31 tahun Terpisah Akibat Pembantaian di Irak, Ibu dan Anak Kembali Bersatu

Setekah 31 tahun terpisah, ibu dan sang putra kembali bersatu setelah melihat tayangan di acara televisi lokal Irak.

Salih (kanan) dan sang Bunda, setelah 31 tahun terpisah

HALABJA (SALAM-ONLINE): Seorang wanita Kurdi dari Irak utara bersatu kembali dengan putranya. Lebih dari tiga dekade mereka berpisah. Ibu dan anak itu terpisah saat terjadi serangan kimia di Kota Halabja Provinsi Sulaymaniyah pada 1988.

Serangan kimia pertama di Timur Tengah, pembantaian Halabja, yang dikenal sebagai serangan senjata kimia terbesar dalam sejarah yang diarahkan ke daerah berpenduduk sipil, menimpa warga Kurdi yang menentang rezim Saddam Hussein.

Dalam Perang Iran-Irak, Saddam memerintahkan pasukan Irak di Irak utara untuk menggunakan senjata kimia terhadap populasi Kurdi. Serangan dengan senjata kimia itu menyebabkan 5.000 kematian, termasuk bayi, anak-anak, wanita dan orang tua. Lebih dari 7.000 orang terluka.

Kisah Maliha Muhammed Rashid dan putranya Khalil Muhammed Salih adalah salah satu dari banyak kisah tragis yang terus terungkap lebih dari 31 tahun sejak pembantaian itu.

Pesawat perang Saddam menargetkan Halabja dengan serangan kimia pada 16 Maret 1988. Pada saat itu, Salih adalah bayi berusia 9 bulan.

Keluarga Rashid dibawa ke Kermanshah, Iran, untuk perawatan setelah serangan.
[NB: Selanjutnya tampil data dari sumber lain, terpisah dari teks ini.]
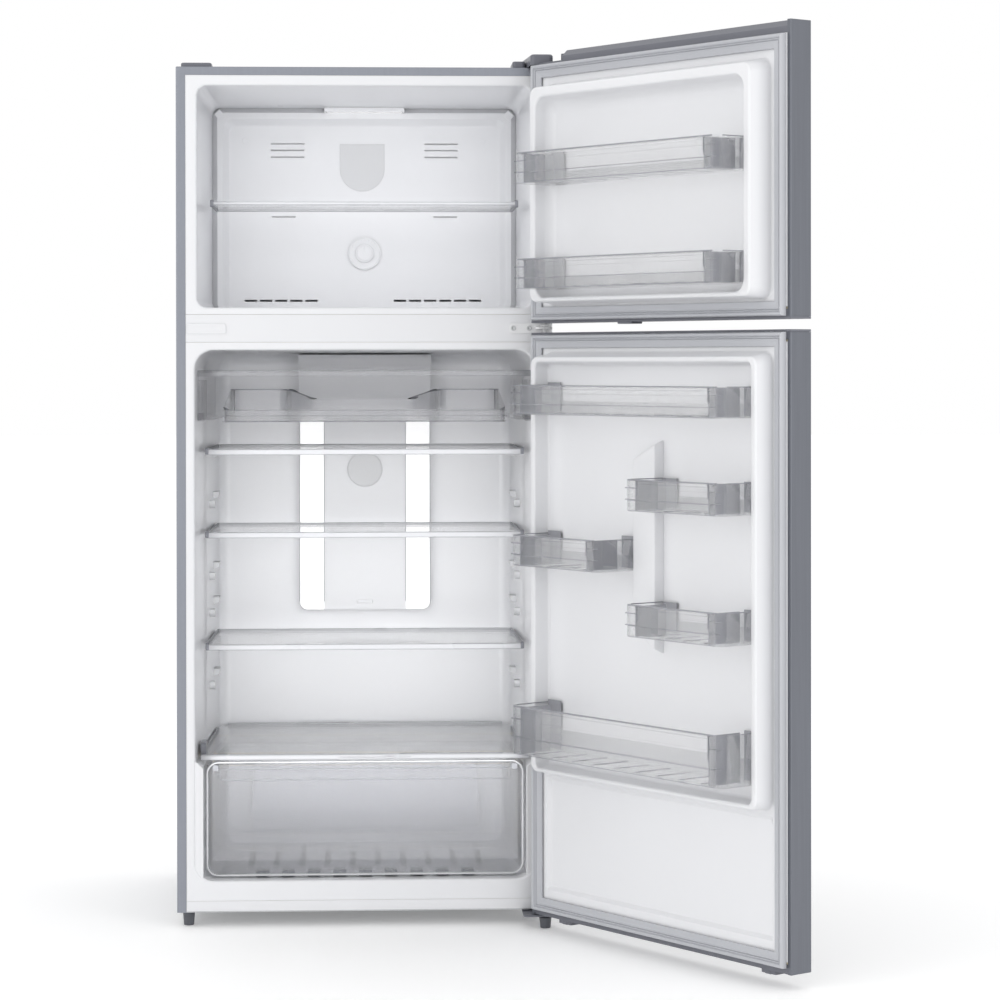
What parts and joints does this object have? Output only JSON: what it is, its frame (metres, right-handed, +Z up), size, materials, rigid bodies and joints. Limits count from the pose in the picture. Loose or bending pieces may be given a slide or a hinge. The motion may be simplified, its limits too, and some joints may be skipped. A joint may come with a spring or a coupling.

Tetapi pada saat itu, Kermanshah menjadi sasaran serangan udara selama Perang Iran-Irak. Rashid kehilangan bayinya dalam kekacauan itu.

Rashid mengatakan dia mencari putranya di kamp-kamp pengungsi dan rumah sakit Irak. Tetapi semuanya sia-sia.

Dia kembali ke Halabja dan melamar ke pengadilan Sulaymaniyah. Putranya dilaporkan meninggal pada November 1988.

Diadopsi di Iran

Ibu angkat Salih, Masuma Mahdipour, memberi tahu kantor berita Anadolu bahwa bocah itu ditemukan oleh suaminya, Manoshahr Ismaili, di sebuah rumah sakit tempat dia bekerja. Ismaili membawa Salih ke Qom untuk mengadopsinya.

Mahdipour, yang mendaftarkan Salih dengan nama Muhammed Emin, menceritakan bahwa dia mengatakan yang sebenarnya ketika dia sedang mempersiapkan pernikahannya setelah lulus dari sekolah hukum.

Baca Juga

Pada usia 24 tahun saat itu, Salih memulai pencarian panjang untuk menemukan keluarganya.

Dia melakukan perjalanan dari Teheran ke Kermanshah tempat di mana dia mengumpulkan data tentang anak-anak yang hilang pada masa itu.

Salih berpikir, dia mungkin adalah anak yang hilang di Halabja, Sulaymaniyah.

Tetapi banyak hal berubah ketika Salih menceritakan kisahnya kepada Lokman Abdulkadir, kepala Asosiasi Korban Serangan Kimia di Halabja, sebagai tamu di sebuah acara televisi lokal.

Reuni

Rashid segera mengenalinya ketika dia melihatnya di layar televisi sebagaimana dilansir Anadolu, Sabtu (21/12/2019).

“Aku ingin bertemu dengannya bahkan sebentar. Ketika kami pertama kali bertemu, kami berpelukan dan mulai menangis,” katanya kepada Anadolu Agency (AA).

“Ketika Khalil Muhammed Salih muncul di televisi, saya mengenalinya dan mengatakan, ‘Ini anak saya.’ Saya segera mengundang Lokman Abdulkadir dan mengatakan kepadanya bahwa dia harus membawa Salih kepadanya. Dan saya mengatakan bahwa saya tidak punya bukti, tetapi dia adalah milik saya. Aku baru tahu dia adalah putraku,” kisahnya.

Pengadilan lokal Halabja memerintahkan tes DNA di Teheran. Hasilnya membuktikan ada hubungan darah di antara keduanya. Bukti ini ke pengadilan Halabja.

Tetapi pengadilan menolak menerima hasil tes tersebut karena menginginkan tes DNA dilakukan di Inggris.

Keluarga Rashid pun mendaftar ke pengadilan untuk tes DNA yang akan dilakukan di Erbil. Dan sekali lagi, hasil tes DNA itu membuktikan Salih adalah putra Rashid.

Setelah itu, pengadilan Halabja menegaskan bahwa Khalil Muhammed Salih adalah putra Maliha Muhammed Rashid.

Salih mendapatkan kembali identitas Irak-nya dalam sebuah upacara pada 17 Desember di Halabja. Orang tua angkatnya dari keluarga Iran turut menyaksikan. Karena bekerja sebagai ahli forensik di Iran, Salih sementara harus kembali ke negara tetangga Irak itu.